October 8, 2020

Black hole singularities and dots

On Oct 2020 the physics Nobel prize was awarded to Roger Penrose, Reinhard Genzel and Andrea Ghez “for the discovery of a supermassive compact object at the centre of our galaxy”. I was happy, first because I know them personally and their work and this was (more than) very well earned!

But also I was happy to see that they wrote “compact object” and not black hole, because we’re not there yet. I guess we will have to wait for LISA.

In any case, in the document of the Swedish Academy of Science in which they explained the science that Roger, Reinhard and Andrea have done, there was one figure which bothered me a bit. I made a kind of quiz in the mailing list of the institute that I am currently visiting and this triggered a long exchange of e-mails.

I discussed also with my friends and colleagues Leor Barack and Carlos Sopuerta and they agreed that the figure is misleading. I also posted something on facebook and got some emails. Finally, I ended up writing a long email and decided to put it here as a summary (which profits from the comments of Leor and Carlos) instead of replying to each individual email.

In any case, this is the figure 1 from the document cited above.

The depiction of a black hole as a circle with a dot in the center representing the singularity is very misleading.

It’s misleading because it does not reflect the true symmetries of the interior.

The picture makes it seem that the interior is static and spherically symmetric, which it is not. Surfaces with r=constant in the interior are not spheres but homogeneous 3d hypersurfaces.

The singularity is not a physical place or position that you can pinpoint with a dot.It is the future boundary of the BH’s interior. It is what will happen in the future, such as the postulated “big crunch” of the Universe or, going backwards, the big bang in our past.

It is something that will happen to you if you fall into the black hole, in your future, when you follow your geodesic (and by the way you’d rather not move much or fight it, because you would only accelerate the process that will lead to your death). Curvature will increase as a function of time around you until you reach the singularity in your future. And at that point GR breaks down – the theory is as elegant as to precisely tell you where exactly it does not hold anymore.

To their defense, in that figure they do say the arrow represent time in the interior but the problem is that the drawing conveys the impression that time is two-dimensional.

I think they meant that the radial dimension is time, which is OK. The angular dimension would represent space, supposedly – but, again, that’s misleading because the interior is not spherically symmetric.

The caption says that it shows the “interior of a black hole”, but it is also showing the exterior, and this is misleading for the reader.

The same way in which points in the Penrose diagrams represent two-spheres, this point could represent three-dimensional space.

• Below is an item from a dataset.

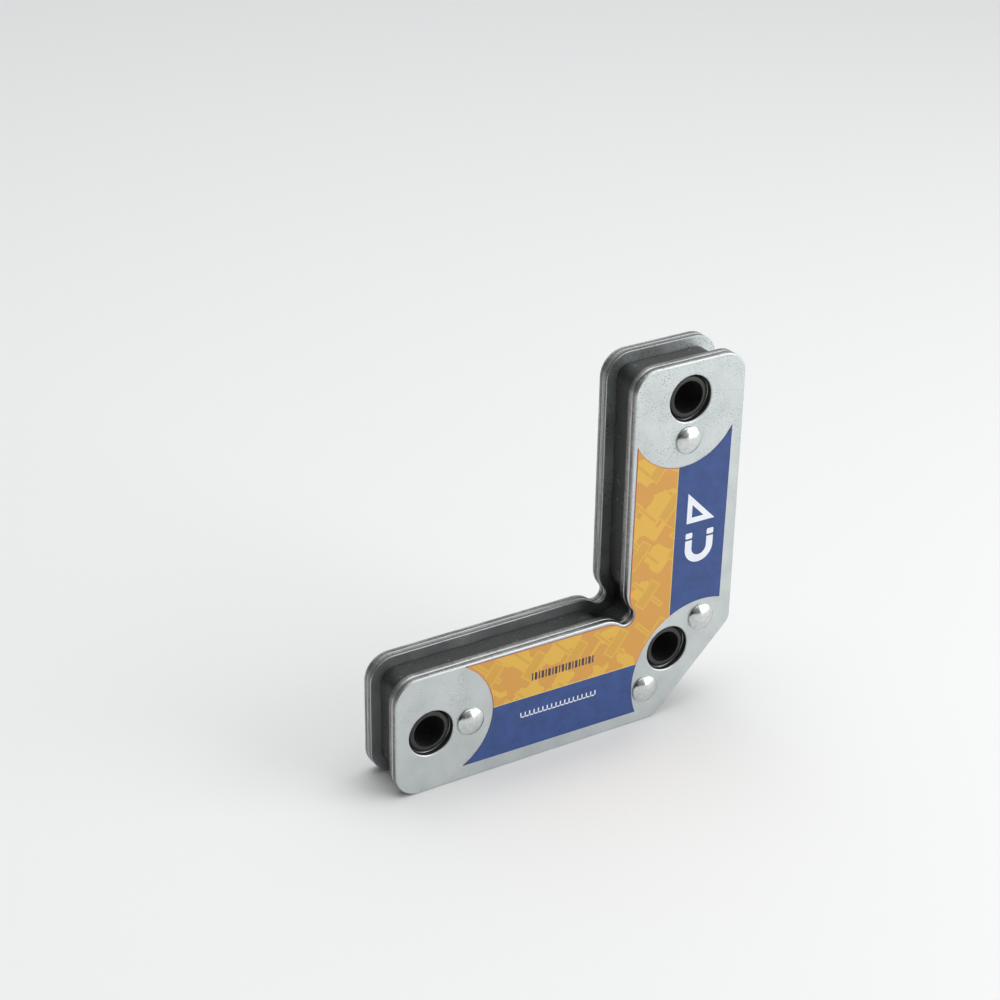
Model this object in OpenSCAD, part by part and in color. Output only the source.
// Magnetic welding square: a riveted L of steel sheets that clamp a moulded
// core with ferrite blocks. The L stands on its foot arm, with its upright arm
// at the +X end. Its label faces -Y, and the origin is under its middle.

/* [Arms] */
// Length of each arm, from the outer corner to its end
arm_length = 150; // [135:1:200]
// Width of each arm
arm_width = 49.5; // [47:0.5:56]
// Leg of the 45 degree cut across the outer corner
corner_cut = 34.5; // [28:0.5:36]
// Radius of the four corners at the arm ends
end_radius = 10; // [6:0.5:14]
// Radius of the two corners of the 45 degree cut
cut_radius = 5; // [5:0.5:8]
// Radius of the spatter relief in the inner corner
relief_radius = 3.5; // [2.5:0.5:5]
// Radius that blends the relief into the inner edges
blend_radius = 12; // [10:0.5:14]

/* [Layers] */
// Thickness of one steel sheet
sheet_thickness = 2.5; // [1.5:0.1:3]
// Thin gap that the stacked sheets leave between them
sheet_gap = 0.1; // [0:0.05:0.2]
// Thickness of the core between the sheets
core_thickness = 14; // [10:0.5:20]
// How far the core sits in from the edge of the sheets
core_inset = 4.3; // [3:0.1:5]

/* [Bushes] */
// Distance of an end bush from the end of its arm
end_bush_inset = 15; // [14:0.5:18]
// Distance of the elbow bush from both outer edges
elbow_bush_inset = 29.5; // [28:0.5:31]
// Outer diameter of a bush
bush_diameter = 18.5; // [16:0.1:19]
// Diameter of the hole through a bush
bush_bore = 12.7; // [10:0.1:13.5]
// Depth of the bush ends below the face of the sheets
bush_recess = 1.6; // [0.5:0.1:2]
// Chamfer on the outer rim of a bush
bush_chamfer = 1.2; // [0.5:0.1:1.5]

/* [Rivets] */
// Diameter of the rivet shanks
rivet_diameter = 6; // [4:0.5:6]
// Diameter of the domed rivet heads
rivet_head_diameter = 11.4; // [9:0.1:12]
// Height of the domed rivet heads
rivet_head_height = 2.5; // [2:0.1:4]
// Distance of an end rivet from the centre of its end bush
end_rivet_pitch = 16.7; // [16:0.1:18]
// Distance of an elbow rivet from the nearer outer edge
elbow_rivet_inset = 14.3; // [13:0.1:15]
// Distance of an elbow rivet from the farther outer edge
elbow_rivet_height = 39.5; // [39:0.5:41]

/* [Magnets] */
// Wall of the core around a magnet pocket
pocket_wall = 3; // [2:0.5:4]
// Web of the core between the two magnets of an arm
pocket_web = 2; // [1.5:0.5:4]

/* [Label] */
// Thickness of the printed label
label_thickness = 0.2; // [0.1:0.05:0.4]
// Distance of the label from the outer edges
label_outer_margin = 5.4; // [3:0.1:8]
// Distance of the label from the inner edges
label_inner_margin = 1.3; // [1:0.1:4]
// Distance of the label from the rim of the relief
label_relief_margin = 0.6; // [0.3:0.1:2]
// How far the radius of the arcs that end the label exceeds half its width
label_end_overlap = 3.1; // [1:0.1:6]
// Distance of the centre of those arcs from the end of the arm
label_end_inset = 17.5; // [16:0.1:20]
// Radius of the arc that opens the label around the elbow
label_elbow_radius = 31; // [30:0.1:33]
// Distance of the centre of that arc from both outer edges
label_elbow_inset = 15.7; // [15:0.1:17]

/* [Fits] */
// Radial clearance of a bush in its holes
bush_clearance = 0.05; // [0.02:0.01:0.1]
// Radial clearance of a rivet shank in its holes
rivet_clearance = 0.05; // [0.02:0.01:0.1]
// Clearance on each side of a magnet in its pocket
magnet_clearance = 0.2; // [0.1:0.05:0.5]

/* [Hidden] */
$fn = 96;

// Layers, as distances from the middle plane of the square
core_half = core_thickness / 2;
inner_sheet_out = core_half + sheet_thickness;
outer_sheet_in = inner_sheet_out + sheet_gap;
face_out = outer_sheet_in + sheet_thickness;

// Centre line of each arm, and the places of bushes and rivets along it,
// all measured from the outer corner: x runs left and z runs up
arm_middle = arm_width / 2;
end_bush_at = arm_length - end_bush_inset;
end_rivet_at = end_bush_at - end_rivet_pitch;
upright_bush_at = [-arm_middle, end_bush_at];
elbow_bush_at = [-elbow_bush_inset, elbow_bush_inset];
upright_rivet_at = [-arm_middle, end_rivet_at];
elbow_upper_rivet_at = [-elbow_rivet_inset, elbow_rivet_height];

// The label's arcs, centred on the label's own middle line
label_end_at = arm_length - label_end_inset;
label_middle = (label_outer_margin + arm_width - label_inner_margin) / 2;
label_end_radius = label_middle - label_outer_margin + label_end_overlap;

// Magnets fill the arm between the inner corner's blend and the end rivet
blend_reach = sqrt(pow(blend_radius + relief_radius, 2) - pow(blend_radius, 2));
magnet_width = arm_width - 2 * (core_inset + pocket_wall + magnet_clearance);
pockets_start = arm_width + blend_reach;
pockets_end = end_rivet_at - rivet_diameter / 2 - pocket_wall;
pocket_length = (pockets_end - pockets_start - pocket_web) / 2;
magnet_length = pocket_length - 2 * magnet_clearance;
lower_magnet_at = pockets_start + pocket_length / 2;
upper_magnet_at = pockets_end - pocket_length / 2;

// ---- Outline of the L ----

// The same place on the other arm, mirrored across the elbow's diagonal
function across(p) = [-p[1], -p[0]];

function unit(v) = v / norm(v);

// Half of the angle at corner b between its neighbours a and c
function half_angle(a, b, c) = acos(unit(a - b) * unit(c - b)) / 2;

// Where a round of radius r meets the side from corner b towards a
function tangent_point(a, b, c, r) = b + unit(a - b) * r / tan(half_angle(a, b, c));

// Centre of a round of radius r at corner b
function round_centre(a, b, c, r) =
    b + unit(unit(a - b) + unit(c - b)) * r / sin(half_angle(a, b, c));

// Outline of the L, moved in from its edges by inset, with a relief hole of
// radius relief in the inner corner. Straight sides end where the rounds start.
module outline(inset, relief) {
    round_end = end_radius - inset;
    round_cut = max(cut_radius - inset, 0.5);
    round_blend = blend_radius - inset;
    reach = sqrt(pow(round_blend + relief, 2) - pow(blend_radius, 2));
    cut_foot = corner_cut + inset * (sqrt(2) - 1);
    inner_corner = [-arm_width, arm_width];
    blend_centre = inner_corner + [blend_radius, reach];

    cut_corner = [-inset, cut_foot];
    outer_end = [-inset, arm_length - inset];
    inner_end = [inset - arm_width, arm_length - inset];
    blend_start = [inset - arm_width, arm_width + reach];

    cut_side = tangent_point(across(cut_corner), cut_corner, outer_end, round_cut);
    cut_up = tangent_point(outer_end, cut_corner, across(cut_corner), round_cut);
    cut_centre = round_centre(across(cut_corner), cut_corner, outer_end, round_cut);
    outer_low = tangent_point(cut_corner, outer_end, inner_end, round_end);
    outer_high = tangent_point(inner_end, outer_end, cut_corner, round_end);
    outer_centre = round_centre(cut_corner, outer_end, inner_end, round_end);
    inner_high = tangent_point(outer_end, inner_end, blend_start, round_end);
    inner_low = tangent_point(blend_start, inner_end, outer_end, round_end);
    inner_centre = round_centre(outer_end, inner_end, blend_start, round_end);

    half = [
        cut_side, cut_up, outer_low, outer_high, inner_high, inner_low,
        blend_start, blend_centre
    ];
    other_half = [for (i = [len(half) - 1:-1:0]) across(half[i])];
    rounds = [
        [cut_centre, round_cut],
        [outer_centre, round_end],
        [inner_centre, round_end],
        [blend_centre, round_blend]
    ];

    difference() {
        union() {
            polygon(concat(half, [inner_corner], other_half));
            for (r = rounds) {
                translate(r[0]) circle(r[1]);
                translate(across(r[0])) circle(r[1]);
            }
        }
        translate(inner_corner) circle(relief);
    }
}

// Stands a drawing of the L upright, between the depths near and far
module layer(near, far) {
    translate([arm_length / 2, far, 0])
        rotate([90, 0, 0])
            linear_extrude(far - near) children();
}

// Stands a shape that was made along Z at a place on the L, pointing to -Y
module across_square(place) {
    translate([arm_length / 2 + place[0], 0, place[1]])
        rotate([90, 0, 0]) children();
}

// Holes for the three bushes and the four rivets
module fastener_holes() {
    bush_hole = bush_diameter / 2 + bush_clearance;
    rivet_hole = rivet_diameter / 2 + rivet_clearance;
    for (place = [upright_bush_at, elbow_bush_at, across(upright_bush_at)])
        translate(place) circle(bush_hole);
    for (place = [upright_rivet_at, elbow_upper_rivet_at])
        for (p = [place, across(place)])
            translate(p) circle(rivet_hole);
}

// ---- Sub-parts ----

module sheet(near) {
    color("silver")
        layer(near, near + sheet_thickness)
            difference() {
                outline(0, relief_radius);
                fastener_holes();
            }
}

module pocket(along) {
    width = magnet_width + 2 * magnet_clearance;
    translate([-arm_middle, along]) square([width, pocket_length], center = true);
}

module core_carrier() {
    color("#2a2c2b")
        layer(-core_half, core_half)
            difference() {
                outline(core_inset, relief_radius + core_inset);
                fastener_holes();
                for (along = [lower_magnet_at, upper_magnet_at]) {
                    pocket(along);
                    mirror([1, 1]) pocket(along);
                }
            }
}

module magnet_outline(along) {
    translate([-arm_middle, along]) square([magnet_width, magnet_length], center = true);
}

module upright_magnet(along) {
    color("dimgray") layer(-core_half, core_half) magnet_outline(along);
}

module foot_magnet(along) {
    color("dimgray") layer(-core_half, core_half) mirror([1, 1]) magnet_outline(along);
}

// A plain tube with both outer rims chamfered, sunk below both faces
module bush(place) {
    radius = bush_diameter / 2;
    bore = bush_bore / 2;
    half_length = face_out - bush_recess;
    color("#3a3a3a")
        across_square(place)
            rotate_extrude()
                polygon([
                    [bore, -half_length],
                    [radius - bush_chamfer, -half_length],
                    [radius, bush_chamfer - half_length],
                    [radius, half_length - bush_chamfer],
                    [radius - bush_chamfer, half_length],
                    [bore, half_length]
                ]);
}

// Half of a domed head, drawn from its foot at height zero
module head_profile() {
    head = rivet_head_diameter / 2;
    dome = (pow(head, 2) + pow(rivet_head_height, 2)) / (2 * rivet_head_height);
    intersection() {
        translate([0, rivet_head_height - dome]) circle(dome);
        square([head, rivet_head_height]);
    }
}

// A shank with a domed head on each face of the square
module rivet(place) {
    color("gainsboro")
        across_square(place)
            rotate_extrude() {
                translate([0, -face_out]) square([rivet_diameter / 2, 2 * face_out]);
                translate([0, face_out]) head_profile();
                translate([0, -face_out]) mirror([0, 1]) head_profile();
            }
}

module front_label() {
    reach = label_end_at - label_outer_margin;
    color("goldenrod")
        layer(-face_out - label_thickness, -face_out)
            difference() {
                intersection() {
                    outline(label_inner_margin, relief_radius + label_relief_margin);
                    translate([-label_end_at, label_outer_margin]) square([reach, reach]);
                }
                translate([-label_middle, label_end_at]) circle(label_end_radius);
                translate([-label_end_at, label_middle]) circle(label_end_radius);
                translate([-label_elbow_inset, label_elbow_inset])
                    circle(label_elbow_radius);
            }
}

sheet(-face_out);  // front_outer_sheet
sheet(-inner_sheet_out);  // front_inner_sheet
sheet(core_half);  // rear_inner_sheet
sheet(outer_sheet_in);  // rear_outer_sheet
core_carrier();
upright_magnet(upper_magnet_at);  // upright_upper_magnet
upright_magnet(lower_magnet_at);  // upright_lower_magnet
foot_magnet(upper_magnet_at);  // foot_outer_magnet
foot_magnet(lower_magnet_at);  // foot_inner_magnet
bush(upright_bush_at);  // upright_bush
bush(elbow_bush_at);  // elbow_bush
bush(across(upright_bush_at));  // foot_bush
rivet(upright_rivet_at);  // upright_rivet
rivet(elbow_upper_rivet_at);  // elbow_upper_rivet
rivet(across(elbow_upper_rivet_at));  // elbow_lower_rivet
rivet(across(upright_rivet_at));  // foot_rivet
front_label();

And that would in principle be fine. They do indeed add the label “time” to the arrow and then they try to indicate that after crossing the event horizon there’s just time.

But outside of the sphere you have a two-dimensional representation of the exterior, where there is no time, only space. Per se that’s fine because spacetime there is static and hence we do not need the time direction, but inside the event horizon it is not static.

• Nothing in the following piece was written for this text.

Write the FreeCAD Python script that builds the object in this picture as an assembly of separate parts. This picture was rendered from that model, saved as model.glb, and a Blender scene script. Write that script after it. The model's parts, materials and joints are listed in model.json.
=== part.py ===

By writing “time” you imply that the two dimensions become one, time, which is not right. That’s the whole point of using Penrose diagrams, after all.

Bottom line: Do not draw circles with a dot in the centre to represent black holes and their singularities. Use a Penrose diagram.

I found it strange not to use a Penrose diagram to explain a black hole interior in the document of the Nobel committee, even when you’re awarding a Nobel Prize to Penrose for his diagrams to explain them!